Hace escasos días fallecía Jaime de Armiñán, novelista, autor teatral, director de cine y, sobre todo, padre de Juncal, serie de trasfondo taurino retransmitida por TVE en el año 1989. Hoy en día, cierto es, parece utópico: una televisión pública liquidando su hacienda en la sangre derramada de los toros…
Muchas cosas han cambiado en España desde entonces: ¿a mejor?, ¿a peor? Aseguraría que esta piel de toro se está convirtiendo, progresivamente, en una honda herida elegíaca: involutiva en la educación en favor de la desvergüenza; desprovista de respeto, por la ruptura del principio de jerarquía; en lo humano, agonizante por el gobierno de la tecnología sobre la sensibilidad; etc.
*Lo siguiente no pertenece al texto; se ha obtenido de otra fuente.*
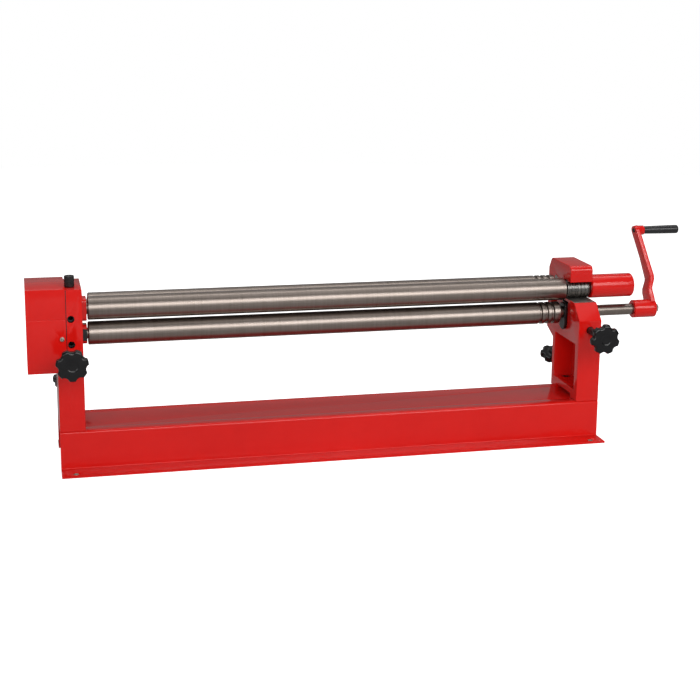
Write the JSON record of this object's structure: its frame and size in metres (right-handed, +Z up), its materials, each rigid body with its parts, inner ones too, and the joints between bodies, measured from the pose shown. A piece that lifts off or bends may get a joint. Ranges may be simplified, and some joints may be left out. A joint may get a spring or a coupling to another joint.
{
  "type": "slip roll machine",
  "caption": "Hand-cranked bench roll bender: geared pinch rolls and an adjustable rear bending roll between two frames, with a swing-out upper roll.",
  "frame": {"origin": "centre of the four base bolt holes, on the plane that the machine stands on", "axes": "+X towards the crank, along the rolls; +Y from the operator to the back; +Z up"},
  "size_m": [1.5352, 0.3397, 0.4665],
  "materials": {
    "red_paint": "glossy red paint",
    "roll_steel": "ground steel",
    "bright_steel": "turned bright steel",
    "dark_steel": "black oxide",
    "zinc_steel": "zinc plated",
    "bronze": "plain bearing bronze",
    "black_knob": "moulded black plastic",
    "black_grip": "satin black plastic"
  },
  "bodies": {
    "frame": {"base_channel": "red_paint", "left_housing": "red_paint", "right_housing": "red_paint", "housing_bolts": "dark_steel", "housing_washers": "dark_steel", "housing_nuts": "zinc_steel", "gear_cover": "red_paint", "cover_screws": "zinc_steel", "keeper_plate_left": "red_paint", "keeper_plate_right": "red_paint", "keeper_screws": "dark_steel", "lock_screws": "dark_steel", "swing_collar": "dark_steel", "swing_bolt": "dark_steel", "upper_gear_bush": "bronze"},
    "swing_end": {"swivel_block": "red_paint", "swivel_bush": "bronze"},
    "upper_roll": {"upper_roll": "roll_steel", "sleeve_clip": "dark_steel"},
    "release": {"release_sleeve": "bright_steel", "release_grip": "red_paint", "grip_set_screw": "dark_steel"},
    "upper_gear": {"upper_gear": "bright_steel", "upper_gear_shaft": "bright_steel", "upper_gear_key": "dark_steel", "upper_gear_clip": "dark_steel"},
    "lower_carrier": {"lower_block_left": "dark_steel", "lower_block_right": "dark_steel", "lower_bush_left": "bronze", "lower_bush_right": "bronze", "lower_collar_right": "dark_steel"},
    "lower_roll": {"lower_roll": "roll_steel", "lower_gear": "bright_steel", "lower_gear_key": "dark_steel", "lower_gear_clip": "dark_steel", "crank_arm": "red_paint", "crank_key": "dark_steel", "crank_bolt": "zinc_steel", "grip_spindle": "dark_steel"},
    "crank_grip": {"crank_grip": "black_grip"},
    "front_wedge_left": {"front_wedge_left": "bright_steel"},
    "front_wedge_right": {"front_wedge_right": "bright_steel"},
    "front_adjuster_left": {"front_screw_left": "dark_steel", "front_knob_left": "black_knob"},
    "front_adjuster_right": {"front_screw_right": "dark_steel", "front_knob_right": "black_knob"},
    "rear_carrier": {"rear_block_left": "bright_steel", "rear_block_right": "bright_steel", "rear_bush_left": "bronze", "rear_bush_right": "bronze"},
    "rear_roll": {"rear_roll": "roll_steel"},
    "rear_adjuster_left": {"rear_screw_left": "bright_steel", "rear_knob_left": "black_knob"},
    "rear_adjuster_right": {"rear_screw_right": "bright_steel", "rear_knob_right": "black_knob"}
  },
  "joints": [
    {"name": "crank_spin", "type": "hinge", "parent": "lower_carrier", "child": "lower_roll", "pos_m": [0, 0.01, 0.279], "axis": [1, 0, 0], "continuous": true},
    {"name": "grip_spin", "type": "hinge", "parent": "lower_roll", "child": "crank_grip", "pos_m": [0.82, 0.0808, 0.45424], "axis": [1, 0, 0], "continuous": true},
    {"name": "upper_gear_spin", "type": "hinge", "parent": "frame", "child": "upper_gear", "pos_m": [-0.6, 0.01, 0.334], "axis": [1, 0, 0], "continuous": true},
    {"name": "upper_roll_swing", "type": "hinge", "parent": "frame", "child": "swing_end", "pos_m": [-0.583, 0.01, 0.334], "axis": [0, 0, 1], "range_deg": [-6.2, 0]},
    {"name": "upper_roll_spin", "type": "hinge", "parent": "swing_end", "child": "upper_roll", "pos_m": [0, 0.01, 0.334], "axis": [1, 0, 0], "continuous": true},
    {"name": "release_turn", "type": "hinge", "parent": "swing_end", "child": "release", "pos_m": [0.6, 0.01, 0.334], "axis": [1, 0, 0], "range_deg": [0, 90]},
    {"name": "front_knob_left_turn", "type": "hinge", "parent": "front_wedge_left", "child": "front_adjuster_left", "pos_m": [-0.583, -0.16, 0.254], "axis": [0, 1, 0], "range_deg": [-1710, 2160]},
    {"name": "front_knob_right_turn", "type": "hinge", "parent": "front_wedge_right", "child": "front_adjuster_right", "pos_m": [0.583, -0.16, 0.254], "axis": [0, 1, 0], "range_deg": [-1710, 2160]},
    {"name": "front_wedge_left_slide", "type": "slide", "parent": "frame", "child": "front_wedge_left", "axis": [0, 1, 0], "range_m": [-0.0083, 0.01045]},
    {"name": "front_wedge_right_slide", "type": "slide", "parent": "frame", "child": "front_wedge_right", "axis": [0, 1, 0], "range_m": [-0.0083, 0.01045]},
    {"name": "lower_roll_lift", "type": "slide", "parent": "frame", "child": "lower_carrier", "axis": [0, 0, 1], "range_m": [-0.003, 0.0038]},
    {"name": "rear_knob_left_turn", "type": "hinge", "parent": "rear_carrier", "child": "rear_adjuster_left", "pos_m": [-0.583, 0.13204, 0.14682], "axis": [0, -0.342, 0.9397], "range_deg": [-10090, 0]},
    {"name": "rear_knob_right_turn", "type": "hinge", "parent": "rear_carrier", "child": "rear_adjuster_right", "pos_m": [0.583, 0.13204, 0.14682], "axis": [0, -0.342, 0.9397], "range_deg": [-10090, 0]},
    {"name": "rear_roll_slide", "type": "slide", "parent": "frame", "child": "rear_carrier", "axis": [0, -0.342, 0.9397], "range_m": [-0.056, 0]},
    {"name": "rear_roll_spin", "type": "hinge", "parent": "rear_carrier", "child": "rear_roll", "pos_m": [0, 0.065, 0.331], "axis": [1, 0, 0], "continuous": true}
  ],
  "couplings": [
    {"joint": "upper_gear_spin", "follows": "crank_spin", "ratio": -1},
    {"joint": "upper_roll_spin", "follows": "crank_spin", "ratio": -1},
    {"joint": "front_knob_left_turn", "follows": "lower_roll_lift", "rad_per_m": 9865.2},
    {"joint": "front_knob_right_turn", "follows": "lower_roll_lift", "rad_per_m": 9865.2},
    {"joint": "front_wedge_left_slide", "follows": "lower_roll_lift", "ratio": 2.7475},
    {"joint": "front_wedge_right_slide", "follows": "lower_roll_lift", "ratio": 2.7475},
    {"joint": "rear_knob_left_turn", "follows": "rear_roll_slide", "rad_per_m": 3141.6},
    {"joint": "rear_knob_right_turn", "follows": "rear_roll_slide", "rad_per_m": 3141.6}
  ]
}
Sin embargo, los que hemos visto Juncal sabemos que lo que anhela el pueblo español es la transmutación de lo que ocurre en el círculo mágico, esto es, en el ruedo. Añoramos lo que la serie televisiva nos muestra: la presencia de la verdad, ayer riquísima tertulia, hoy noticiero de novedades futbolísticas; la jerga castiza, en oposición a la conquista anglosajona del lenguaje; la identidad nacional, riqueza de costumbres seculares; en la taberna, cadenciosa conversación, desprovista de teléfonos móviles.
Así, ante este escaparate presente, duele ver esta sociedad hija del sector terciario, creciente en edificios inteligentes y desprovista del “beatus ille”. Ay, Búfalo, icono de una España en extinción, cuánto nos cuesta encontrarte, ejerciendo dichoso tu noble oficio de la artesanía, con las manos tintadas en betún y el cepillo resplandeciendo zapatos de Almansa.
Aún más, duele, querido lector y recordado Armiñán, legar a nuestros descendientes, día tras día, la aceptación asumida del tiempo perdido que, sin propósito de grandes logros, se nos escapa en esta época en la que la incompetencia y la incapacidad de reconocer las culpas es un recurso de moda.
Añoraremos infinitamente esta serie televisiva, y la seguiremos viendo con la certeza de que cualquier tiempo pasado fue mejor. A ella acudiremos para revivir la picaresca de Lazarillo, la complementariedad quijotesca de la existencia y el drama lorquiano, conscientes de que pocas otras obras pisarán estos terrenos.
Y me acuerdo de ti, querido amigo Salvador Santoro, cuando escribo estas líneas, pues siempre tu presencia me mostró los valores de Juncal. Aún recuerdo perfectamente tus ademanes tan hábiles de cuya inspiración no tenemos duda. A ti, este artículo, con la certeza de que cada vez será más complejo encontrar, “¡en er mundo!”, aquello que tú fuiste.